Document integrity (Originals showing Ethnicity) is the single most critical factor for approval.
📑 What to Collect First
- Your Ancestor's Proof: Documents indicating "Polish Nationality".
- Examples: Old Polish ID cards, school report cards from Poland, military records, or foreign documents (like ship manifests or naturalization papers) where the "Nationality" or "Race" field explicitly says "Polish".
- (Warning: A birth certificate from 1900 showing birth in "Russia" [part of partitioned Poland] is often not enough unless it specifies Polish ethnicity).
- Lineage Documents: Your own Birth Certificate, and the Birth and Marriage Certificates for every generation.
- (Requires standard certified copies to link you to the ancestor).
- Language Preparation:
- While not a physical document, your "ability to speak" is the most important asset to prepare. You should start tutoring immediately.
📝 Document Authentication is Key
For the Karta Polaka interview, the bureaucracy is slightly less formal than for citizenship, but still strict.
- Authentication: You typically present original documents to the Consul during the interview. They inspect them and return them.
- Translations: Generally, the interview is in Polish, so the Consul can read Polish documents. If you have documents in English/Spanish/Portuguese, they usually need to be translated into Polish, preferably by a sworn translator, though some Consuls are flexible with English documents.
3. What to Expect: Timeline and Cost
The process has two phases: 1) Getting the Card (Consulate) and 2) Getting Residency (In Poland).
⏱️ Estimated Timeline
- Step: Preparation (Language Study)
- Estimated Time: 6–12 Months.
- What Happens: Studying Polish to reach at least a B1 conversational level.
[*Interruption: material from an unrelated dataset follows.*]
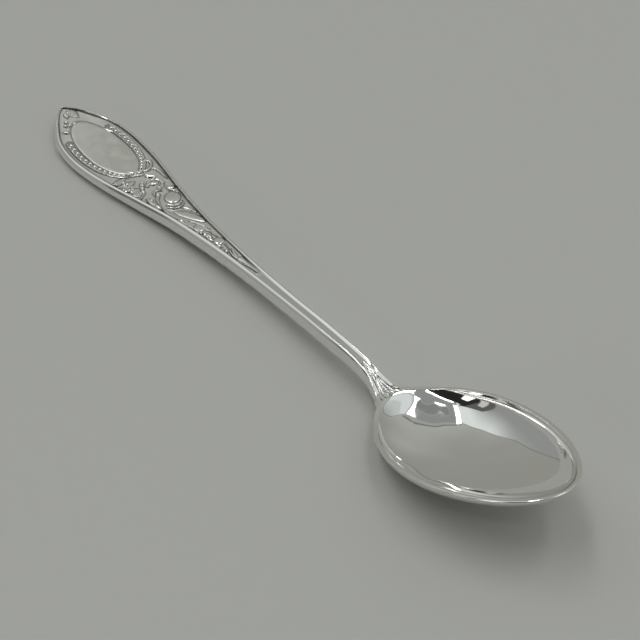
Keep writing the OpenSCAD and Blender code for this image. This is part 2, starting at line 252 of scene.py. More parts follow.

Finding documents that explicitly state "Polish" nationality.
- Step: Karta Polaka Interview
- Estimated Time: 1 Day (Plus 2-6 months wait for appointment).
- What Happens: You meet the Consul. They talk to you about your life, Polish holidays (e.g., Wigilia), and history (e.g., Battle of Warsaw). If you pass, you get the card.
- Step: Relocation & Residence Application
- Estimated Time: 1–3 Months.
- What Happens: You move to Poland. You apply for Permanent Residence (Pobyt Stały) at the local Voivodeship Office based on your Karta Polaka.
- Step: Finalization
- Estimated Time: 3–6 Months.
- What Happens: You receive your Permanent Residence Card (Karta Pobytu).
- Bonus: After living in Poland for 1 continuous year on this permit, you can apply for full Polish Citizenship.
💰 Estimated Cost
This is one of the cheapest migration routes in Europe. The Polish government wants you back.
- Cost Category: Official Application Fees
- Estimated Range: $0 (Free).
- Details: There is no fee for the Karta Polaka application at the Consulate. There is usually no fee (or a heavily discounted one) for the Permanent Residence application for Karta Polaka holders.
- Cost Category: Document Retrieval
- Estimated Range: $100 - $400.
- Details: Getting ancestral records.
- Cost Category: Language Classes
- Estimated Range: $500 - $2,000.
- Details: This will be your biggest expense. Professional tutoring is necessary to pass the consular interview.
- Cost Category: Total Estimated Administrative Cost
- Estimated Range: $600 - $2,500.
- Details: Mostly education costs. The legal process itself is practically free.
✅ Your Next Steps
- Self-Assess Language: Can you hold a 15-minute conversation in Polish about history and traditions? If not, enroll in a course today.
- Check the "Two Great-Grandparents" Rule: If you are claiming through great-grandparents, do you have records for two of them? (e.g., Great-grandfather AND Great-grandmother). If you only have one, you are not eligible for Karta Polaka.
- Inspect the "Nationality" Field: Look at your ancestor's documents. Does it say "Polish"? If it says "Russian," "German," or "Austrian" (common due to historical partitions), you will need to find other proofs of their active involvement in Polish organizations to prove ethnicity.